A landing page can be designed, written, and published in two to five days with the right tools. The landing pages would consist of: one headline, one subheadline, three to five benefit statements, and one call to action. The design would have: one hero product image, one email capture, and one button. The technical aspects would have: a working domain and using an ESP like Mailchimp to track data that can be used for future campaigns. The entire landing page can be live and collecting email addresses within a week of the product concept being finalised. This speed of deployment matters in the pre-launch phase because the moment you begin collecting email addresses for waitlist signups is the moment the demand evidence starts to build because you have a list of people who have showed interested in buying your product when it releases and these numbers will support your implementation shelf space when dealing with a retail buyer. Every week that your landing page is not live for people to engage with is a week of potential waitlist growth you are losing out on that can make the difference from being put on the shelf or not.
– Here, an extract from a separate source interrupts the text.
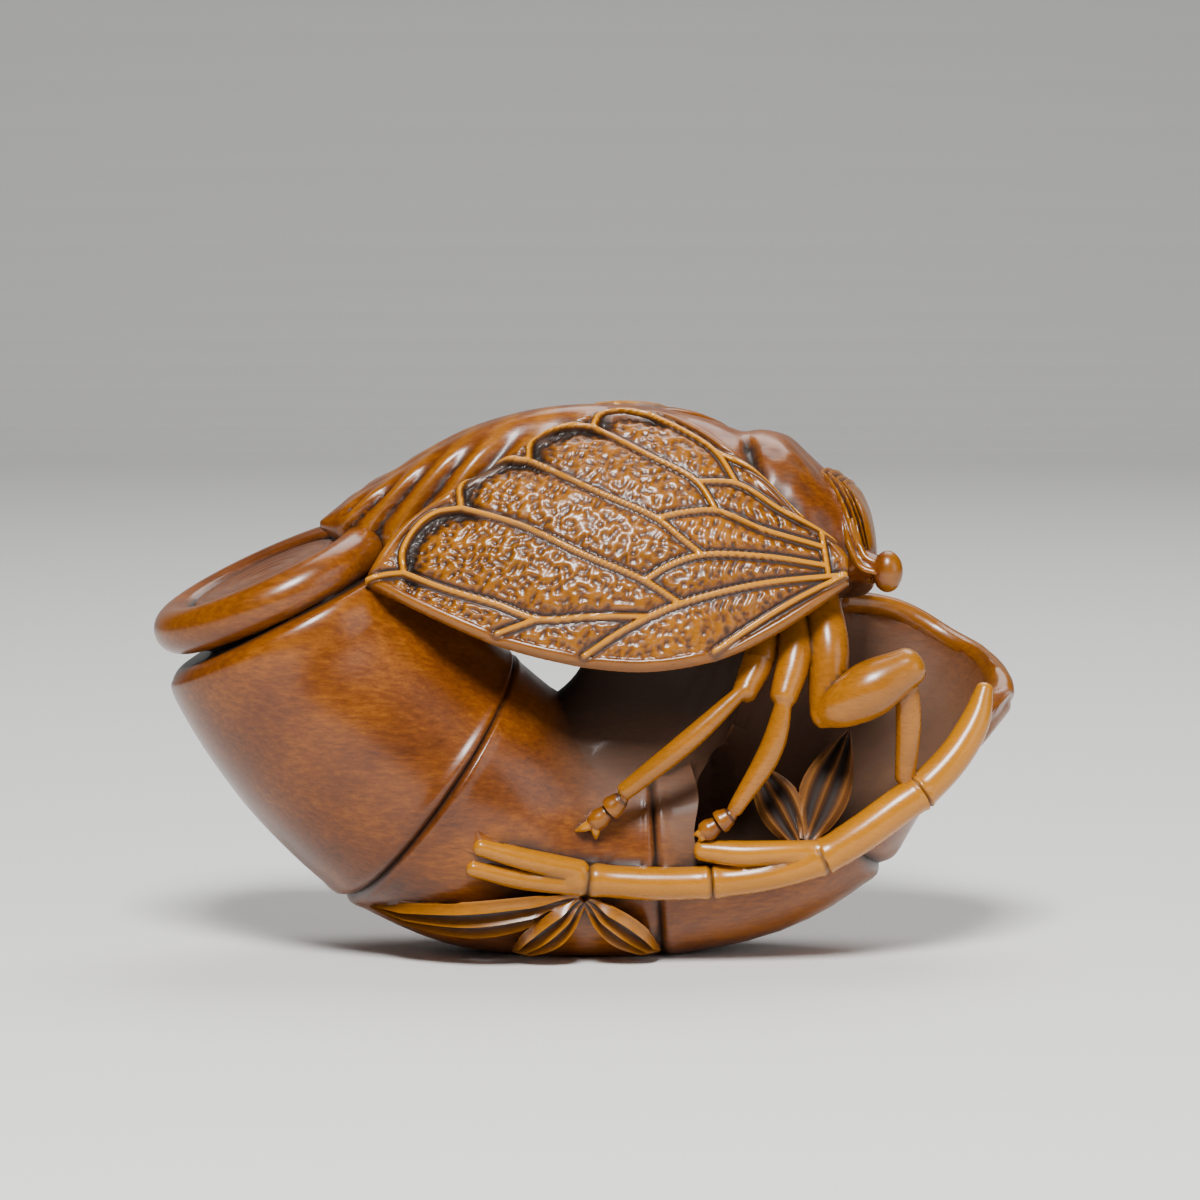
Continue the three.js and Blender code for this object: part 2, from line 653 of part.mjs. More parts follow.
// The twig with a short swelling at each of its nodes.
function branch() {
  const line = smooth(BRANCH.through);
  const swellings = BRANCH_NODES.map((i) => {
    const along = line.getTangent(i / (BRANCH.through.length - 1)).multiplyScalar(BRANCH_NODE_SWELL);
    const at = vec(BRANCH.through[i]);
    const r = BRANCH.r[i] + BRANCH_NODE_SWELL;
    const ends = [at.clone().sub(along), at.clone().add(along)];
    return rod({ through: ends.map((p) => p.toArray()), r: [r, r] }, LIMB_SIDES, 1);
  });
  return swellings.reduce((joined, swelling) => joined.add(swelling), rod(BRANCH, LIMB_SIDES, BRANCH_STEPS));
}

// A leaf: a pointed blade with a raised midrib and two raised edges.
function leaf({ through, half, facing }) {
  const line = smooth(through);
  const rings = [];
  for (let i = 0; i <= LEAF_STEPS; i++) {
    const t = i / LEAF_STEPS;
    const at = line.getPoint(t);
    const out = vec(facing).normalize();
    const side = line.getTangent(t).cross(out).normalize();
    const w = half * Math.sin(Math.PI * (LEAF_STALK + (LEAF_POINT - LEAF_STALK) * t));
    rings.push(
      LEAF_SECTION.map(([a, h]) =>
        at
          .clone()
          .addScaledVector(side, a * w)
          .addScaledVector(out, (h * LEAF_THICK) / 2),
      ),
    );
  }
  return outward(skin(rings));
}

function carving() {
  const pieces = [
    body(),
    wing([...MAIN_VEINS, ...FINE_VEINS]),
    otherSide(wing(MAIN_VEINS)),
    ...EYES.map(eye),
    ...NEAR_LIMBS.map((l) => rod(l)),
    ...FAR_LIMBS.map((l) => rod(l, FAR_LIMB_SIDES)),
    branch(),
    ...TWIGS.map((l) => rod(l)),
    ...LEAVES.map(leaf),
  ];
  const whole = pieces.reduce((joined, piece) => joined.add(piece), bamboo());
  const below = new THREE.BoxGeometry(GROUND, GROUND, GROUND).translate(0, 0, -GROUND / 2);
  return whole.subtract(outward(below));
}

const made = carving();
const mesh = made.getMesh();
const geometry = new THREE.BufferGeometry();
const positions = new Float32Array(mesh.numVert * 3);
for (let i = 0; i < mesh.numVert; i++)
  positions.set(mesh.vertProperties.subarray(i * mesh.numProp, i * mesh.numProp + 3), i * 3);
geometry.setAttribute("position", new THREE.BufferAttribute(positions, 3));
geometry.setIndex(new THREE.BufferAttribute(mesh.triVerts, 1));

const boxwood = new THREE.MeshStandardMaterial({ color: 0x9c5a1c, roughness: 0.35, metalness: 0 });
const figurine = new THREE.Mesh(geometry, boxwood);
figurine.name = "cicada_figurine";
export default new THREE.Group().add(figurine);
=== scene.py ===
"""A boxwood hand piece: a cicada that sits on a curved length of bamboo, carved from one block.

Lengths are millimetres until a mesh is made. +X is the scoop's tip, -Y the side with the twig, +Z up.
"""
import math

import bpy
import numpy as np
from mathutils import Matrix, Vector


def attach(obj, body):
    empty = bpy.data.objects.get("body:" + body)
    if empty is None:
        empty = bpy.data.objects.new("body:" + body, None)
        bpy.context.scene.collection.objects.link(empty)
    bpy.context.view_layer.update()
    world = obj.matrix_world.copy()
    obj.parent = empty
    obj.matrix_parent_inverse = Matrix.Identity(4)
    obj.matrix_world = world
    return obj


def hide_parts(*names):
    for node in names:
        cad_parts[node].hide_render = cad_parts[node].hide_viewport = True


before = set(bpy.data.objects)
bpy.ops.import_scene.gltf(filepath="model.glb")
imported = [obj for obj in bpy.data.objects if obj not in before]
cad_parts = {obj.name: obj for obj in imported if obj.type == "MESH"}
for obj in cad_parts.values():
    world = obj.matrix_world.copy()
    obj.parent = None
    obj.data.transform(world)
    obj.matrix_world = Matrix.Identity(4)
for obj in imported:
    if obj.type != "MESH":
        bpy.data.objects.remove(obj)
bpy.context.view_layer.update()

MM = 0.001

# The viewpoint of the photograph: from the front and a little above. The lens is long, so the carving is
# drawn almost without perspective.
LOOK_AT = Vector((1.25, 0, 29.6)) * MM
VIEW_DISTANCE = 500 * MM
VIEW_ELEVATION = math.radians(6)
LENS = 180

camera = bpy.data.objects.new("viewpoint", bpy.data.cameras.new("viewpoint"))
camera.data.lens = LENS
camera.data.sensor_width = 36
camera.data.clip_start = 10 * MM
away = Vector((0, -math.cos(VIEW_ELEVATION), math.sin(VIEW_ELEVATION)))
camera.location = LOOK_AT + away * VIEW_DISTANCE
camera.rotation_euler = (-away).to_track_quat("-Z", "Y").to_euler()
bpy.context.scene.collection.objects.link(camera)
bpy.context.scene.camera = camera


# The bamboo: one bent culm, thick at the cut end and thinner round the bend. It is turned and scraped smooth,
# with a line cut round each node between two low beads.
END_CENTRE = np.array([-26.2, 0, 30.8])
END_AXIS = np.array([-0.41, -0.07, 0.91]) / np.linalg.norm([-0.41, -0.07, 0.91])
CULM = np.array(
    [  # x, y, z of the centre line, radius
        [-25.2, 0.0, 28.6, 9.2],
        [-24.9, 0.1, 28.0, 10.9],
        [-22.9, 0.3, 24.4, 11.4],
        [-20.1, 0.5, 21.2, 12.0],
        [-16.8, 0.7, 17.9, 12.3],
        [-13.2, 0.8, 14.8, 12.3],
        [-7.1, 0.8, 11.2, 11.5],
        [-2.5, 0.8, 9.6, 10.3],
        [1.2, 0.8, 8.9, 9.7],
        [5.9, 0.8, 8.6, 9.1],
        [13.8, 1.0, 10.2, 8.9],
        [17.9, 1.2, 13.3, 9.4],
        [21.0, 1.5, 18.9, 10.0],
        [25.2, 1.5, 24.3, 10.3],
        [27.3, 1.5, 28.3, 10.5],
        [29.2, 1.5, 32.0, 10.6],
    ]
)
CULM_NODES = {5: 0.14, 9: 0.0, 11: 0.0}  # which points are nodes, and how much each ring leans forward
NODE_CLUSTER = np.linspace(-0.3, 0.3, 13)  # extra stations about a node, in points of the centre line
END_CLUSTER = np.linspace(0, 1.5, 14)  # and next to the cut end
NODE_GROOVE, NODE_GROOVE_WIDTH = 0.5, 0.24
NODE_SWELL, NODE_BEAD, NODE_BEAD_WIDTH = 0.16, 0.7, 0.5
LEAN_REACH = 6.0  # how far from the node the surface lines still lean with it
SHOULDER_DROP = 0.25  # how far the outer side of the shoulder lies below the inner one
WORN_FROM = (9.03, 9.15)  # past this place on the centre line the upper side is dull, as the scoop is
NECK_FROM = (5.9, 7.4)  # the top of the culm turns dull towards the neck
# how dull the saddle is, and how dark the painted shadow on it is
SADDLE_DULL, SADDLE_SHADOW = 0.8, 0.35
END_SHADOW_REACH = 0.45  # painted shadow darkens the culm over this much of its centre line, under the lip of its cut end
CULM_STATIONS, CULM_SIDES = 66, 68


def smooth_line(points, at):
    """Place and heading on the centripetal Catmull-Rom curve through the points.

    `at` counts points, so 1.5 is half way from the second to the third. On each stretch a cubic joins its two
    ends with the slopes given by knots that are spaced by the square root of the distance.
    """
    points = np.asarray(points, float)
    padded = np.vstack([2 * points[0] - points[1], points, 2 * points[-1] - points[-2]])
    gap = np.linalg.norm(np.diff(padded, axis=0), axis=1)[:, None] ** 0.5
    at = np.asarray(at, float)
    i = np.clip(np.floor(at).astype(int), 0, len(points) - 2)
    u = (at - i)[:, None]
    before, start, end, after = (padded[i + k] for k in range(4))
    g0, g1, g2 = (gap[i + k] for k in range(3))
    leave = ((start - before) / g0 - (end - before) / (g0 + g1) + (end - start) / g1) * g1
    arrive = ((end - start) / g1 - (after - start) / (g1 + g2) + (after - end) / g2) * g1
    square = 3 * (end - start) - 2 * leave - arrive
    cube = 2 * (start - end) + leave + arrive
    place = start + leave * u + square * u**2 + cube * u**3
    heading = leave + 2 * square * u + 3 * cube * u**2
    return place, heading / np.linalg.norm(heading, axis=1, keepdims=True)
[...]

If the pre-launch phase is twelve weeks long and you spend six of those weeks waiting for your full brand website to be built before you send out any conversion mechanism, you have already cut your demand period in half which means your waitlist will be half the size it could have been when you try talk with a retail buyer. For all of this to be the most effective you would deploy your landing page immediately within days of your product announcement going public and to already have your website built weeks before it gets sent out to build that trust and credibility with the user which increases the landing pages conversion rate and opens. A brand website requires a timeline of six to twelve weeks for it to be properly built and continuous updates on it to be properly recognized in the algorithm. The company is going to have to hire a copywriter that deals with all the content in the website, a designer to make it visually appealing on every page, and a developer that knows how to properly optimize it for SEO. Each of these workstreams takes time because each depends on one another.